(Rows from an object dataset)
================

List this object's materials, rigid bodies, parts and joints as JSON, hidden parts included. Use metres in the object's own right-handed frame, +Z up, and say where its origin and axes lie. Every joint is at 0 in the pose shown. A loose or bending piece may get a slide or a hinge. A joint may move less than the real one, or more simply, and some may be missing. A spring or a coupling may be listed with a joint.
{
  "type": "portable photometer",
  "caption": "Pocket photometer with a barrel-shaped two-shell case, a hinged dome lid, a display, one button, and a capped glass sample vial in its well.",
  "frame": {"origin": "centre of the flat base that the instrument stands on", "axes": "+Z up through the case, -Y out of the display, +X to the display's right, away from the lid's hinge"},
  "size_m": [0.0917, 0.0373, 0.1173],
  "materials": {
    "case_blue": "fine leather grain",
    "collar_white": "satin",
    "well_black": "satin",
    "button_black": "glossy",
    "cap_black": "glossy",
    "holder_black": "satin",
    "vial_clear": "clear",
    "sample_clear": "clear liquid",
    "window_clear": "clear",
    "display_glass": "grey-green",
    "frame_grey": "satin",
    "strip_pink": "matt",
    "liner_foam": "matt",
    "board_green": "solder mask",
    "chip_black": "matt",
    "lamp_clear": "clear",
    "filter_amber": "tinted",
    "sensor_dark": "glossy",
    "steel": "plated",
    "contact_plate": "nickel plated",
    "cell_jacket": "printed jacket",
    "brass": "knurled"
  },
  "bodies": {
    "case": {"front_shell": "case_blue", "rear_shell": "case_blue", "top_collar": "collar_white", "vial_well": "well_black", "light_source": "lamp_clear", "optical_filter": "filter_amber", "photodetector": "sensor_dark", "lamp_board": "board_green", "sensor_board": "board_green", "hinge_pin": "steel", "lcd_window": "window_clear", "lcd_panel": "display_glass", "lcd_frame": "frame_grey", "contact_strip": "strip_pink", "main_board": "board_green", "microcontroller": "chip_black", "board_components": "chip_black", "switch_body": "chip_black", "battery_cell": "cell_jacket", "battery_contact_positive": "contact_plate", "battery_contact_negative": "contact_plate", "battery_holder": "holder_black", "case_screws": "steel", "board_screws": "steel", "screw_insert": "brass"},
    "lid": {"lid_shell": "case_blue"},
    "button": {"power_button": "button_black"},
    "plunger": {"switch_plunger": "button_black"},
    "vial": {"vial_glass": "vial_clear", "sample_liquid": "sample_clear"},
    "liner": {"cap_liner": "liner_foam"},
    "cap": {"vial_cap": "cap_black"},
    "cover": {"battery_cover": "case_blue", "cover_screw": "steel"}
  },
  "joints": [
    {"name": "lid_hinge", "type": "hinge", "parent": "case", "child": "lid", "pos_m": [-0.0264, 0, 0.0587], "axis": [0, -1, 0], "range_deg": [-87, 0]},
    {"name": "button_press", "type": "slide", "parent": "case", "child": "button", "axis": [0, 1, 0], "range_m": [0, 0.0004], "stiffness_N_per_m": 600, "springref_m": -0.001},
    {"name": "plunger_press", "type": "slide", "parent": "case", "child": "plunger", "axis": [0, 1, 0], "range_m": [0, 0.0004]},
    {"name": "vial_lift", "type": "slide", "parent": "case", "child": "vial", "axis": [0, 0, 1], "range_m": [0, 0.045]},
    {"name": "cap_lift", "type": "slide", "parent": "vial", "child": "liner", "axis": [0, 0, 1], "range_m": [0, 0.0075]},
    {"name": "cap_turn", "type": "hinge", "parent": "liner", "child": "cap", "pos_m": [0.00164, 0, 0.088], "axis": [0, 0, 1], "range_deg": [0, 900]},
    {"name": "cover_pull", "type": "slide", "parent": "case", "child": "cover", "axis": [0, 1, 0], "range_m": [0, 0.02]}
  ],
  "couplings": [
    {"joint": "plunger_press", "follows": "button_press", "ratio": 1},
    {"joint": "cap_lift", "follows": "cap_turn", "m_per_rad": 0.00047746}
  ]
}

================

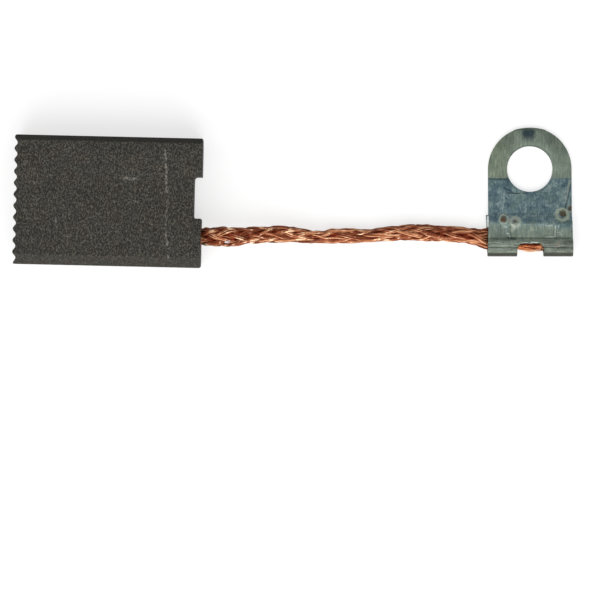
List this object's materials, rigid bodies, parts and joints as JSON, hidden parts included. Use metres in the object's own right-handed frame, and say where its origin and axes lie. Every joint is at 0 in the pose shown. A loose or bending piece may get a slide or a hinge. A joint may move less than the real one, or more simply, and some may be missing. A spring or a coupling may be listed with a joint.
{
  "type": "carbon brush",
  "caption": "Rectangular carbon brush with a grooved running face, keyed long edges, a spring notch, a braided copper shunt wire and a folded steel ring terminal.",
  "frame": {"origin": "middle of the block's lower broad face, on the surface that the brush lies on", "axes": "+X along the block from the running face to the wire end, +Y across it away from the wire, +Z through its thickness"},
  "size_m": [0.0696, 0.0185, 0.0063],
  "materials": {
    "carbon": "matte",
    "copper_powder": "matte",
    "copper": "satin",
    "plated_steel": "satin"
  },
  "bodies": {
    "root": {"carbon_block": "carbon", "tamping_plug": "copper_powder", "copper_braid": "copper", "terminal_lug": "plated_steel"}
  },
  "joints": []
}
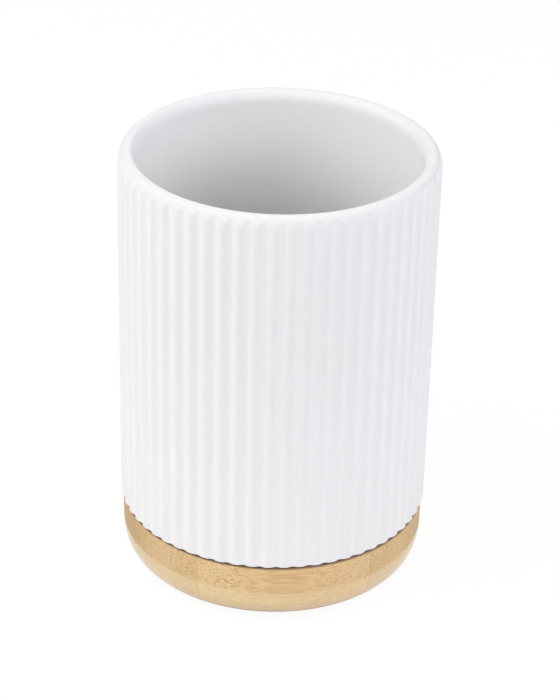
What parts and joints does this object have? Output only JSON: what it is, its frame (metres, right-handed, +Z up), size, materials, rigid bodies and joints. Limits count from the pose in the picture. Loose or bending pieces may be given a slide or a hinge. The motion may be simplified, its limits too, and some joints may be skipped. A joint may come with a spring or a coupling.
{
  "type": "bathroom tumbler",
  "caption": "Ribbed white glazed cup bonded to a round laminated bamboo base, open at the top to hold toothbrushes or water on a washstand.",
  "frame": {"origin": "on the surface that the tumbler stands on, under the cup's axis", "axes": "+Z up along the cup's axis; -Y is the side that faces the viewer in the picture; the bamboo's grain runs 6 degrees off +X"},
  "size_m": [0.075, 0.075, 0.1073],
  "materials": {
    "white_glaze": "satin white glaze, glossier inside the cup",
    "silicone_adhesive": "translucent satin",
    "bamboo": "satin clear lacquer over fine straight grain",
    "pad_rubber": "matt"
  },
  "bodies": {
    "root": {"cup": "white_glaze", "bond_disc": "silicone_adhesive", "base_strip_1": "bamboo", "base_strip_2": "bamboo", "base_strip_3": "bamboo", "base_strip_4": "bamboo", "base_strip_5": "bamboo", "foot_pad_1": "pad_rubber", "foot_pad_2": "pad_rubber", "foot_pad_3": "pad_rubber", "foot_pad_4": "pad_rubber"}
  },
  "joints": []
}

================

* **WHAT TO PRODUCE**
Copy each line that holds the word "where".

* **REPLY TO THE EXERCISE**
List this object's materials, rigid bodies, parts and joints as JSON, hidden parts included. Use metres in the object's own right-handed frame, +Z up, and say where its origin and axes lie. Every joint is at 0 in the pose shown. A loose or bending piece may get a slide or a hinge. A joint may move less than the real one, or more simply, and some may be missing. A spring or a coupling may be listed with a joint.
List this object's materials, rigid bodies, parts and joints as JSON, hidden parts included. Use metres in the object's own right-handed frame, and say where its origin and axes lie. Every joint is at 0 in the pose shown. A loose or bending piece may get a slide or a hinge. A joint may move less than the real one, or more simply, and some may be missing. A spring or a coupling may be listed with a joint.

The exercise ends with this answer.